In all of this and so much more we are dealing with the paradox that the mystic way or the way of mystical prayer, which means the way of a mystic, in fact requires effort and often long effort in prayer or "friendship with God" even as mystical prayer itself is the complete and immediate gift of God himself. Words failed Teresa and she worked out terms for various prayer forms over time (though she still wrote marvelously about all of this), just as words failed John of the Cross (it is hard to think of his Spiritual Canticle as a failure of words but it is!!) because of both the incommensurability of the experience and the ineffability of God. Still, they also succeeded so that even when Teresa takes pains to indicate something is not supernatural (or infused or mystical) prayer, there is the implication that there are forms of prayer which are these things!! I guess I understand mystics as those who are gifted by God with mystical prayer (i.e., an immediate experience of God's presence and union with God). As far as I can tell, no scholar of mystical theology and no mystic, especially Teresa of Avila, John of the Cross, but I think also Elizabeth of the Trinity who I am reading now, believes one is born a mystic, though of course, they would all affirm we are created for union with God.  

Here is a link to the latest post in the blog referenced in the earlier question and post: Mystics are born Mystics. Please note that the author (MC) recommends David Knowles' book as a good place to start!! For that reason I referred to him above. Unfortunately, though I have read this book at least a couple of times, I can't remember or (now) locate even one place where he argues mystics are born not made, particularly as this position is opposed to the rest of what is cited above. Perhaps someone knowledgeable re where this is found might provide the citation. Knowles' book itself, by the way, is described on the cover (or dust jacket) as [[set(ting) out, in a very short compass and with remarkable lucidity, the traditional explanation of the mystical life as the fullness of the life of grace. Prof Knowles illustrates the mystical (or contemplative) life from the great English mystics of the Middle Ages. . . [to] Elizabeth of the Trinity in the present century.]] This surely says the mystical and the contemplative life are of a piece, no? 

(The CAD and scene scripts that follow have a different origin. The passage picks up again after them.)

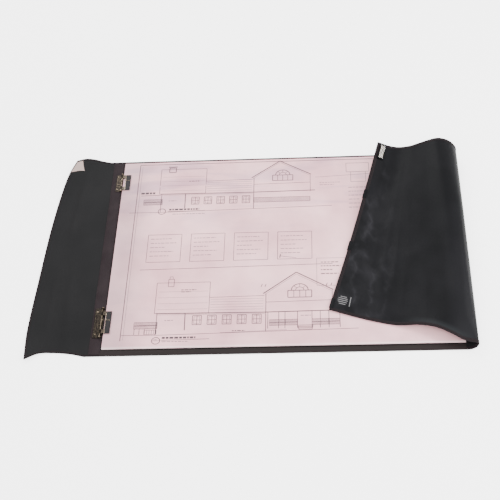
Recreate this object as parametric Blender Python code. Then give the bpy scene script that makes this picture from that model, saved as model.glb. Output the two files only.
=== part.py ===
"""Roll-up drawing case, opened out: a mat with two folding flaps, two sprung clips and a set of drawings."""

import math

import bmesh
import bpy
import numpy as np
from mathutils import Vector

# ---------------------------------------------------------------- driving dimensions, in millimetres
SHEET_WIDTH = 914.0
SHEET_DEPTH = 610.0
SHEET_THICKNESS = 0.4
SHEET_COUNT = 4
GAP = 0.3

CENTRE_X = 370.69  # middle of the whole case, measured from the drawings' front left corner
CENTRE_Y = 300.55

SHELL_THICKNESS = 0.9
LINING_THICKNESS = 0.7
CLOTH_THICKNESS = SHELL_THICKNESS + GAP + LINING_THICKNESS
TAPE_WIDTH = 2.2
HEM_LIFT = 0.7  # the hem and the corner label stand this far off the curved cloth
LABEL_LIFT = 1.4

MAT_LEFT = -42.0
MAT_FRONT = -18.0
MAT_BACK = 617.0
FLAT_END = 915.0  # the mat is flat up to here, then rises into the right fold

LEFT_HINGE_X = -42.6
SPINE_LEFT = -33.0
SPINE_RIGHT = -3.0
SPINE_THICKNESS = 0.8

FOLD_X = 943.5  # outermost line of the right fold
FOLD_FRONT_Z = 24.5
FOLD_BACK_Z = 49.0
FOLD_SPLIT = 0.5  # half the slit between the mat's lip and the flap, along the fold

CLIPS = {  # the upper clip is shorter and sits nearer the drawings than the lower one
    "lower": {
        "centre": 77.0, "base_length": 88.0, "base_left": -28.0, "base_right": -3.9, "pin_x": -8.5,
        "jaw_length": 66.0, "jaw_right": 16.5, "rivet_x": -21.5, "rivet_spacing": 66.0,
    },
    "upper": {
        "centre": 538.0, "base_length": 60.0, "base_left": -20.0, "base_right": -0.6, "pin_x": -4.0,
        "jaw_length": 54.0, "jaw_right": 21.5, "rivet_x": -15.5, "rivet_spacing": 44.0,
    },
}
CLIP_BASE_THICKNESS = 1.2
PIN_Z = 7.8
PIN_RADIUS = 1.1
BARREL_RADIUS = 2.3
BORE_RADIUS = 1.4
EAR_THICKNESS = 2.4
JAW_THICKNESS = 1.2
BARREL_LENGTH = 12.0
PAD_LEFT = 10.8  # from the pin
PAD_THICKNESS = 1.3
WIRE_RADIUS = 0.4
COIL_RADIUS = 2.0
COIL_TURNS = 4
COIL_LENGTH = 12.0
RIVET_RADIUS = 1.2
RIVET_HEAD_RADIUS = 2.5
RIVET_HEAD_HEIGHT = 1.2

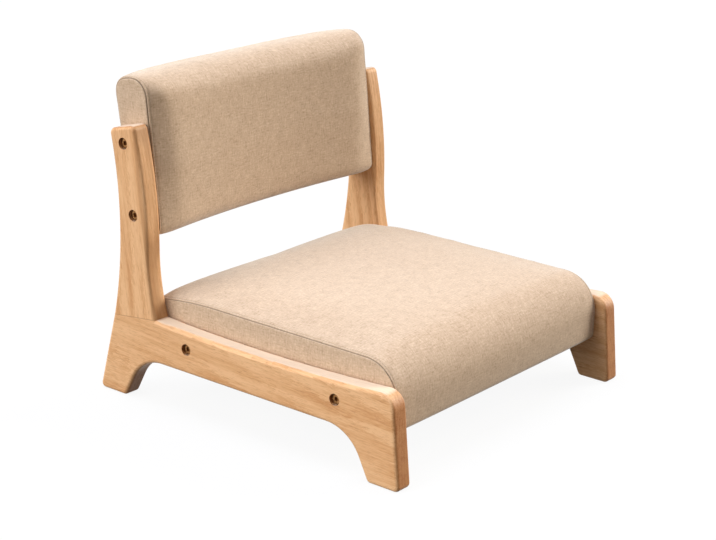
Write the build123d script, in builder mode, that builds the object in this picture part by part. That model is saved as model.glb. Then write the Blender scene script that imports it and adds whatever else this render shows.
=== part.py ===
from build123d import *
import os
from math import cos, radians, sin, sqrt, tan

# Low floor chair with solid wood side frames, an upholstered seat and a
# curved upholstered back. Millimetres, +Z up, the sitter faces -Y.
# Left is -X, as seen from the front. The profiles are drawn about the middle
# of the four feet. The pieces are written about the middle of the whole chair.

# ---- Driving dimensions -------------------------------------------------
# Side frames
overall_width = 450.0
overall_depth = 459.0
side_thickness = 24.0
edge_round = 4.5

# Feet and the arch between them
foot_width = 43.5
foot_lean = 27.0
toe_round = 6.0
arch_height = 55.0
arch_radius = 52.0

# Side rail
rail_height = 104.5
rail_front_rise = 7.0
rail_rear_rise = 4.0
front_rake = 12.0
front_round = 20.0
rear_rake = 25.5

# Back post, glued on the rear end of the rail
post_foot_depth = 70.0
post_foot_slope = 6.8
post_height = 233.0
post_waist_height = 85.5
post_waist_setback = 12.5
post_waist_depth = 46.0
post_set_back = 20.0
post_top_depth = 40.0
post_top_slope = 13.5
post_top_round = 7.0
post_dowel_radius = 5.0
post_dowel_length = 60.0
post_dowel_pitch = 34.0

# Fasteners: recessed hexagon socket bolts in threaded inserts
counterbore_radius = 7.0
counterbore_depth = 8.0
bolt_head_radius = 6.0
bolt_head_height = 4.5
bolt_socket_width = 5.0
bolt_socket_depth = 3.0
bolt_radius = 3.0
bolt_length = 30.0
insert_radius = 5.0
insert_length = 14.0

# Seat
seat_setback = 22.5
seat_rear_overlap = 23.0
seat_drop = 2.0
seat_seam_rise = 27.5
seat_crown = 16.0
seat_front_swell = 4.0
seat_nose_depth = 41.0
seat_nose_height = 34.0
seat_board_drop = 4.5
seat_board_thickness = 9.0
seat_stock = 22.0
seat_nose_foam = 15.0
seat_bolt_rise = 5.0
seat_front_bolt = 68.5
seat_rear_bolt = 72.5
seat_dowel_radius = 4.0
seat_dowel_length = 36.0
dust_cover_thickness = 1.0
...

Another necessary piece of this discussion which I have not seen in MC's blogs (unless she is writing about c 603, which is of primary interest or concern to me, I tend not to read her much so I could well have missed this) --- but what I have not seen even in the most recent posts arguing her position here is an actual definition of the term mystic. It is important to understand, I think, how she is using the term (besides calling it an "affliction like Autism or Cerebral palsy" which causes mystics to "pray to be normal"). If a mystic is born, then what constitutes a mystic? Is it the secondary or accidental qualities of visions, locutions, stigmata, levitation, and the like or is it, as all mystics seem to say, the result of union with God (i.e., the fulfillment of a life of grace) which requires a long apprenticeship in prayer? Just one more piece of the puzzle I would like clarified myself by MC or others who disagree with what I have written.

** thanks to the questioner for sending on the clarification added to the question above. I agree it is helpful.